Feedback ist ein weitaus komplexeres Thema als man zuerst annehmen würde. Nicht umsonst gibt es Personengruppen, die Wochen und Monate daran studieren. Aus der eigenen Erfahrung müssen wir zugeben: Feedback ist ein schwieriges Feld und auch nach jahrelanger Übung gibt es immer noch Situationen, in denen wir dazu lernen.

Trotzdem ist Feedback und Feedbackkultur ein essentieller Bestandteil des Lernens von Individuen und Gruppen. Deshalb lohnt es sich, den extra Weg zu gehen und sich mit den Grundlagen zu beschäftigen.
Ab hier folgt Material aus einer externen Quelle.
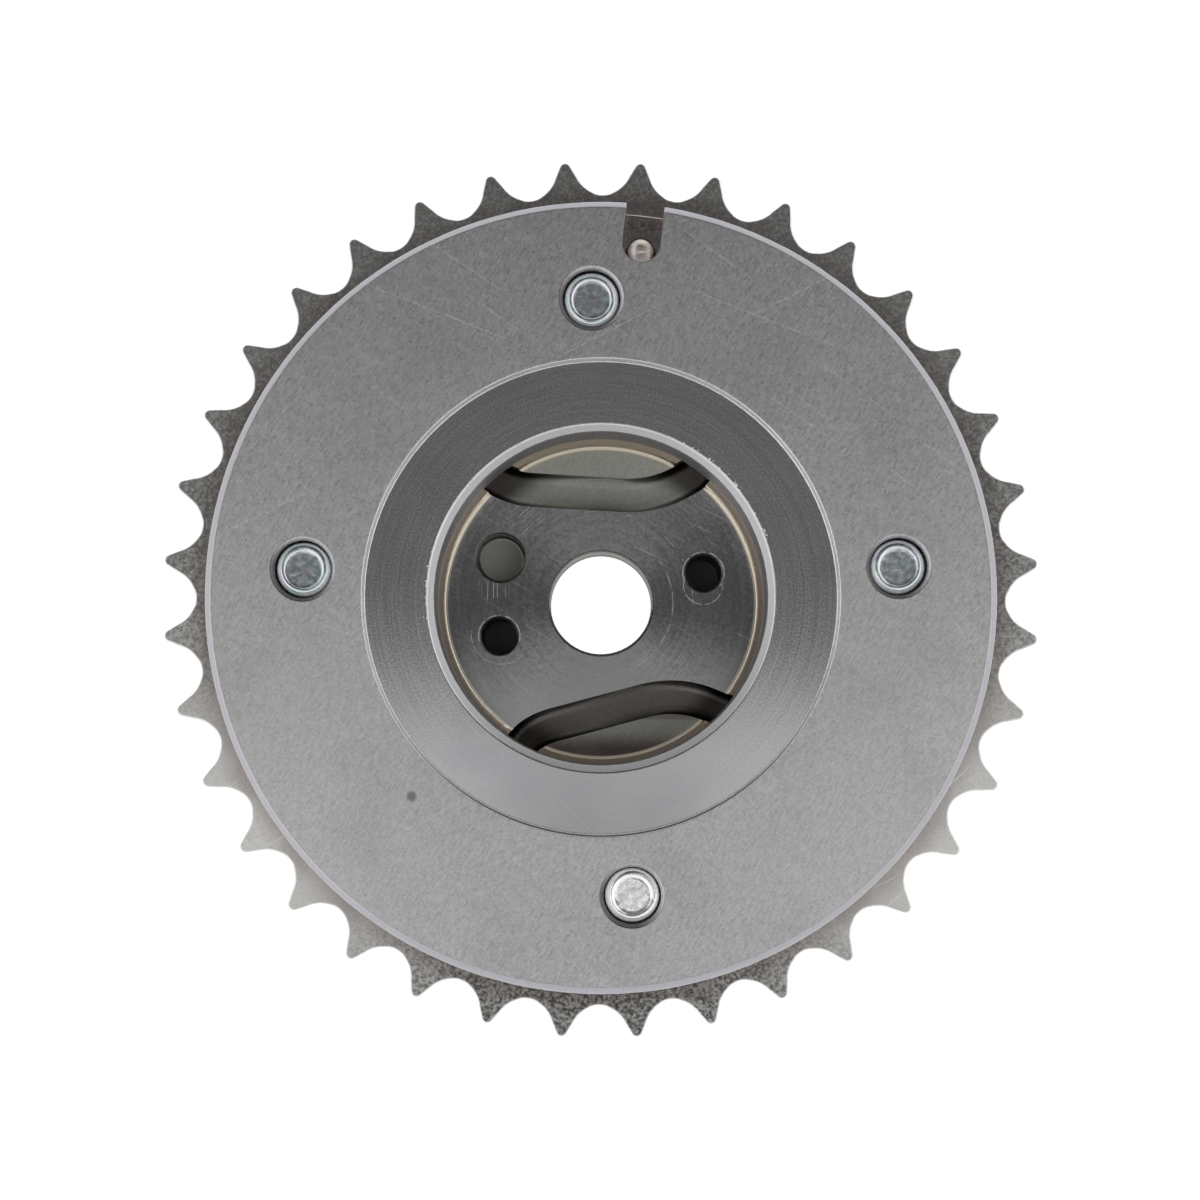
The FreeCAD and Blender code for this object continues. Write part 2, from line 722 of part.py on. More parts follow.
def groove_cutter(name, points, bends):
    """Build the body of one oil groove from the path of its middle.

    The path is straight between its points and rounded at each inner point
    by the bend of that point.
    """
    path = doc.addObject("Sketcher::SketchObject", f"{name}_path")
    places = [FreeCAD.Vector(value(x), value(y), 0) for x, y in points]
    trims = []
    for before, corner, after, bend in zip(places, places[1:], places[2:], bends):
        arriving = (corner - before).normalize()
        leaving = (after - corner).normalize()
        swing = arriving.getAngle(leaving)
        turn = 1 if arriving.cross(leaving).z > 0 else -1
        cut = value(bend) * math.tan(swing / 2)
        start = corner - arriving * cut
        side = FreeCAD.Vector(-arriving.y, arriving.x, 0) * turn
        trims.append((start, corner + leaving * cut, start + side * value(bend), turn))
    starts = [places[0]] + [trim[1] for trim in trims]
    ends = [trim[0] for trim in trims] + [places[-1]]
    lines = [path.addGeometry(Part.LineSegment(start, end), False)
             for start, end in zip(starts, ends)]
    for number, (start, end, centre, turn) in enumerate(trims):
        bend = bends[number]
        arc = path.addGeometry(arc_between(start, end, centre, value(bend), turn), False)
        mark = path.addGeometry(Part.Point(places[number + 1]), True)
        near, far = (1, 2) if turn > 0 else (2, 1)
        for rule in (
            Sketcher.Constraint("Tangent", lines[number], 2, arc, near),
            Sketcher.Constraint("Tangent", arc, far, lines[number + 1], 1),
            Sketcher.Constraint("PointOnObject", mark, 1, lines[number]),
            Sketcher.Constraint("PointOnObject", mark, 1, lines[number + 1]),
        ):
            path.addConstraint(rule)
        pin_point(path, mark, 1, f"bend_{number}", *points[number + 1])
        index = path.addConstraint(Sketcher.Constraint("Radius", arc, value(bend)))
        name_constraint(path, index, f"bend_{number}_radius", bend)
    pin_point(path, lines[0], 1, "start", *points[0])
    pin_point(path, lines[-1], 2, "finish", *points[-1])
    tie(path, "Placement.Base.z", rotor_top_z)
    band = doc.addObject("Part::Offset2D", f"{name}_band")
    band.Source = path
    band.Mode = "Pipe"
    tie(band, "Value", "groove_width / 2")
    cutter = doc.addObject("Part::Extrusion", f"{name}_cutter")
    cutter.Base = band
    cutter.DirMode = "Custom"
    cutter.Dir = FreeCAD.Vector(0, 0, -1)
    cutter.Solid = True
    tie(cutter, "LengthFwd", "spigot_recess_depth + groove_depth")
    return cutter


def rotor():
    """Build the vaned rotor with its two curved oil grooves."""
    exit_radius = f"({hub_radius} + groove_width / 2)"
    upper = groove_cutter("upper_groove", [
        polar(exit_radius, "upper_exit_1_angle"),
        ("upper_bend_1_x", "upper_bend_1_y"),
        ("upper_bend_2_x", "upper_bend_2_y"),
        ("upper_bend_3_x", "upper_bend_3_y"),
        polar(exit_radius, "upper_exit_2_angle"),
    ], ["upper_bend_1_radius", "upper_bend_2_radius", "groove_hidden_bend"])
    lower = groove_cutter("lower_groove", [
        polar(exit_radius, "lower_exit_1_angle"),
        ("lower_bend_1_x", "lower_bend_1_y"),
        ("lower_bend_2_x", "lower_bend_2_y"),
        ("lower_bend_3_x", "lower_bend_3_y"),
        polar(exit_radius, "lower_exit_2_angle"),
    ], ["groove_hidden_bend", "lower_bend_2_radius", "lower_bend_3_radius"])
    grooves = doc.addObject("Part::MultiFuse", "oil_grooves")
    grooves.Shapes = [upper, lower]
    cut = doc.addObject("Part::Cut", "rotor")
    cut.Base = rotor_blank()
    cut.Tool = grooves
    cut.Label = "rotor"
    return cut


def vane_seal(number):
    """Build the strip that seals one vane against the chamber wall."""
    body = new_body(f"vane_seal_{number}")
    tip = f"({chamber_radius} - seal_tip_clearance)"
    back = f"({tip} - seal_depth)"
    mouth = f"sqrt({tip} ^ 2 - (seal_width / 2) ^ 2)"
    sketch = new_sketch(body, f"vane_seal_outline_{number}", "XY_Plane", seal_bottom_z())
    add_outline(sketch, [
        (back, "-seal_width / 2"),
        (mouth, "-seal_width / 2", round_axis(tip, 1)),
        (mouth, "seal_width / 2"),
        (back, "seal_width / 2"),
    ])
    pad(body, sketch, f"vane_seal_strip_{number}", seal_length())
    turn_body(body, vane_middle(number))
    return body


def shoe_seal(number):
    """Build the strip that seals one shoe against the hub."""
    body = new_body(f"shoe_seal_{number}")
    tip = f"({hub_radius} + seal_tip_clearance)"
    back = f"({tip} + seal_depth)"
    mouth = f"sqrt({tip} ^ 2 - (seal_width / 2) ^ 2)"
    sketch = new_sketch(body, f"shoe_seal_outline_{number}", "XY_Plane", seal_bottom_z())
    add_outline(sketch, [
        (back, "seal_width / 2"),
        (mouth, "seal_width / 2", round_axis(tip, -1)),
        (mouth, "-seal_width / 2"),
        (back, "-seal_width / 2"),
    ])
    pad(body, sketch, f"shoe_seal_strip_{number}", seal_length())
    turn_body(body, bolt_angle(number))
    return body


def seal_bottom_z():
    """Return the height of a seal's lower end."""
    return f"({chamber_floor_z} + seal_end_clearance)"


def seal_length():
    """Return how long a seal strip is."""
    return "(chamber_height - 2 * seal_end_clearance)"


def turn_body(body, angle):
    """Turn a body about the main axis to an angle."""
    start = FreeCAD.Rotation(FreeCAD.Vector(0, 0, 1), value(angle))
    body.Placement = FreeCAD.Placement(FreeCAD.Vector(), start)
    tie(body, "Placement.Rotation.Angle", angle)


def leaf_spring(name, foot, crown, angle):
    """Build an arched leaf spring whose ends stand at foot and top at crown.

    Both are radii. The arch is two arcs one leaf's thickness apart, through
    the ends and the middle of the strip.
    """
    body = new_body(name)
    middle = f"({chamber_floor_z} + chamber_height / 2)"
    sign = "1" if value(crown) > value(foot) else "-1"
    rise = f"(abs({crown} - {foot}) - leaf_thickness)"
    bow = f"((leaf_length ^ 2 / 4 + {rise} ^ 2) / (2 * {rise}))"
    outer_bow = f"({bow} + leaf_thickness)"
    centre = f"({foot} + {sign} * ({rise} - {bow}))"
    reach = "leaf_length / 2"
    outer_reach = f"({reach} * {outer_bow} / {bow})"
    outer_foot = f"({centre} + {sign} * sqrt({outer_bow} ^ 2 - {outer_reach} ^ 2))"
    turn = 1 if value(crown) > value(foot) else -1
    sketch = new_sketch(body, f"{name}_arch", "XZ_Plane")
    add_outline(sketch, [
        (foot, f"{middle} - {reach}"),
        (outer_foot, f"{middle} - {outer_reach}", (outer_bow, centre, middle, turn)),
        (outer_foot, f"{middle} + {outer_reach}"),
        (foot, f"{middle} + {reach}", (bow, centre, middle, -turn)),
    ])
    pad(body, sketch, f"{name}_strip", "leaf_width", midplane=True)
    turn_body(body, angle)
    return body


def vane_leaf(number):
    """Build the leaf spring behind one vane's seal."""
    foot = f"({chamber_radius} - seal_slot_depth + leaf_clearance)"
    crown = f"({chamber_radius} - seal_tip_clearance - seal_depth - leaf_clearance)"
    return leaf_spring(f"vane_seal_spring_{number}", foot, crown, vane_middle(number))


def shoe_leaf(number):
    """Build the leaf spring behind one shoe's seal."""
    foot = f"({hub_radius} + seal_slot_depth - leaf_clearance)"
    crown = f"({hub_radius} + seal_tip_clearance + seal_depth + leaf_clearance)"
    return leaf_spring(f"shoe_seal_spring_{number}", foot, crown, bolt_angle(number))


# Lock pin pieces

def at_lock(body):
    """Stand a body on the lock pin's axis."""
    tie(body, "Placement.Base.x", lock_x)
    tie(body, "Placement.Base.y", lock_y)
    return body


def lock_pin():
    """Build the hollow stepped pin that locks the rotor to the rear plate."""
    body = new_body("lock_pin")
    revolve(body, "lock_pin_turned", [
        (lock_cavity_radius, lock_skirt_z),
        ("lock_skirt_radius", lock_skirt_z),
        ("lock_skirt_radius", lock_shoulder_z),
        ("lock_nose_radius", lock_shoulder_z),
        ("lock_nose_radius", f"{lock_nose_z} - lock_nose_chamfer"),
        ("lock_nose_radius - lock_nose_chamfer", lock_nose_z),
        ("0", lock_nose_z),
        ("0", lock_cavity_z),
        (lock_cavity_radius, lock_cavity_z),
    ])
    return at_lock(body)


def lock_bush():
    """Build the hard ring in the rear plate that the lock pin enters."""
    body = new_body("lock_bush")
    revolve(body, "bush_turned", [
        (f"{lock_nose_bore} + edge_break", chamber_top_z),
        (bush_radius, chamber_top_z),
        (bush_radius, f"{chamber_top_z} + bush_length"),
        (lock_nose_bore, f"{chamber_top_z} + bush_length"),
        (lock_nose_bore, f"{chamber_top_z} + edge_break"),
    ])
    return at_lock(body)


def spring_seat():
    """Build the vented disc that closes the lock pin's bore."""
    body = new_body("spring_seat")
    edge = f"({lock_skirt_bore} - press_clearance)"
    revolve(body, "spring_seat_turned", [
        ("spring_seat_vent", rotor_bottom_z),
        (edge, rotor_bottom_z),
        (edge, spring_seat_z),
        ("spring_seat_vent", spring_seat_z),
    ])
    return at_lock(body)


def lock_spring():
    """Build the coil spring between the seat and the lock pin's crown."""
    coil_radius = f"({lock_cavity_radius} - spring_clearance - spring_wire_radius)"
    start = f"({spring_seat_z} + spring_wire_radius + spring_end_gap)"
    rise = f"({lock_cavity_z} - spring_wire_radius - spring_end_gap - {start})"
    helix = doc.addObject("Part::Helix", "spring_line")
    tie(helix, "Height", rise)
    tie(helix, "Pitch", f"{rise} / spring_turns")
    tie(helix, "Radius", coil_radius)
    wire = doc.addObject("Part::RegularPolygon", "spring_wire")
    wire.Polygon = SPRING_WIRE_SIDES
    tie(wire, "Circumradius", "spring_wire_radius")
    wire.Placement.Rotation = FreeCAD.Rotation(FreeCAD.Vector(1, 0, 0), 90)
    tie(wire, "Placement.Base.x", coil_radius)
    spring = doc.addObject("Part::Sweep", "lock_spring")
    spring.Sections = [wire]
    spring.Spine = (helix, [])
    spring.Solid = True
    spring.Frenet = True
    spring.Label = "lock_spring"
    tie(spring, "Placement.Base.x", lock_x)
    tie(spring, "Placement.Base.y", lock_y)
    tie(spring, "Placement.Base.z", start)
    return spring


# The whole phaser

def build_all():
    """Return every sub-part in the order of its node."""
    nodes = [
        rear_plate(),
        sprocket_housing(),
        front_plate(),
        housing_bolts(),
        locating_pin(),
        rotor(),
        lock_pin(),
        lock_spring(),
        spring_seat(),
        lock_bush(),
    ]
    for number in range(1, SEAT_COUNT + 1):
        nodes += [vane_seal(number), vane_leaf(number), shoe_seal(number), shoe_leaf(number)]
    return nodes


def write_nodes(nodes):
    """Check every object and write each sub-part to its own file."""
    doc.recompute()
    failed = [f"{item.Name}: {item.getStatusString()}" for item in doc.Objects
              if {"Invalid", "Error"} & set(item.State)]
    if failed:
        raise RuntimeError("; ".join(failed))
    os.makedirs("parts", exist_ok=True)
    for node in nodes:
        shape = node.Shape
        if shape.isNull() or not shape.isValid():
            raise RuntimeError(f"{node.Label} has no valid shape")
        shape.exportStep(f"parts/{node.Label}.step")
        print(f"{node.Label}: {len(shape.Solids)} solid, {shape.Volume:.2f} mm3")


write_nodes(build_all())
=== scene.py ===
"""Cam phaser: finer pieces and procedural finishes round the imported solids."""
import json
import logging
import math
from dataclasses import dataclass
from enum import Enum

import bmesh
import bpy
from mathutils import Matrix, Vector, noise


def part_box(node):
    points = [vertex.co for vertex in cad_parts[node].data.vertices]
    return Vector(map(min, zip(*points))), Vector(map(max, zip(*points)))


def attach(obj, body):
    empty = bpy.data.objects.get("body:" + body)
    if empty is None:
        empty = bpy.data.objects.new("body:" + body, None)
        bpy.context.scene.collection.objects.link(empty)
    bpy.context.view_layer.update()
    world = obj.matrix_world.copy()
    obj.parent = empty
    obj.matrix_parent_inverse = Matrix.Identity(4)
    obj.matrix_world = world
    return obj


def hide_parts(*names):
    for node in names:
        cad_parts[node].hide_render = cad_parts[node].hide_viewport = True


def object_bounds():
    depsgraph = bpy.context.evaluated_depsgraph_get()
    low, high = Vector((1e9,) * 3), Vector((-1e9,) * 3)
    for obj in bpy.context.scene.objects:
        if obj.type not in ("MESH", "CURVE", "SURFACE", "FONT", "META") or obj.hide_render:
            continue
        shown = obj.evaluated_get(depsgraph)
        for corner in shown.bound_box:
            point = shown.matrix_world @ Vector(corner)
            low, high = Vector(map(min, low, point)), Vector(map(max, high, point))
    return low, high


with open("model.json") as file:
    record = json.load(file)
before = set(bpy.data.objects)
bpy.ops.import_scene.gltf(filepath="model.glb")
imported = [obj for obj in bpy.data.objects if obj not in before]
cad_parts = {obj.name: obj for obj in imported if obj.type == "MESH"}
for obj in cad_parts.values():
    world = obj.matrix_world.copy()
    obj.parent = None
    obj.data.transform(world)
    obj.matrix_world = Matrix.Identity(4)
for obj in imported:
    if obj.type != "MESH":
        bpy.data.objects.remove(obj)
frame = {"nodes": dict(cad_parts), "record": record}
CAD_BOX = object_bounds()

LOG = logging.getLogger("cam_phaser")
MM = 0.001
EDGE_MASK = "rounded_edge"
SHADE_MASK = "shaded_side"
BOLT_CIRCLE = 31.545
BOLT_ANGLES = (6.0, 91.8, 174.5, 276.0)
BOLT_PLACES = tuple((BOLT_CIRCLE * math.cos(math.radians(angle)),
                     BOLT_CIRCLE * math.sin(math.radians(angle))) for angle in BOLT_ANGLES)
FLAT_ANGLE = math.radians(0.5)
COVE_ANGLE = math.radians(32)
SMOOTH_ANGLE = math.radians(50)
COVE_BAND = 0.03
SHADE_REACH = 1.5
SHADE_FACING = 0.1
SEAT_EDGE = 25.25 * MM
SEAT_TOP = 30.98 * MM
Colour = tuple[float, float, float]
Triple = tuple[float, float, float]
Socket = bpy.types.NodeSocket
Geometry = list[bmesh.types.BMVert | bmesh.types.BMEdge]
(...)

Als Profis können wir mit gutem Feedback die Compliance unserer Schüler sicherstellen und Ihnen ein gutes Lernerlebnis ermöglichen. Das hebt uns von der breiten Masse ab und stellt somit auch den wirtschaftlichen Erfolg des Centers sicher.

Pro Tip zum Schluss: Auch als Instruktor dürft ihr Feedback von euren Teilnehmern einfordern. Am besten in einer konstruktiven und umsetzbaren Form. Bspw: Was hat euch gut gefallen und möchtet ihr öfter machen? Was hättet ihr lieber anders gehabt?

In diesem Sinne: Stay safe und gut Luft!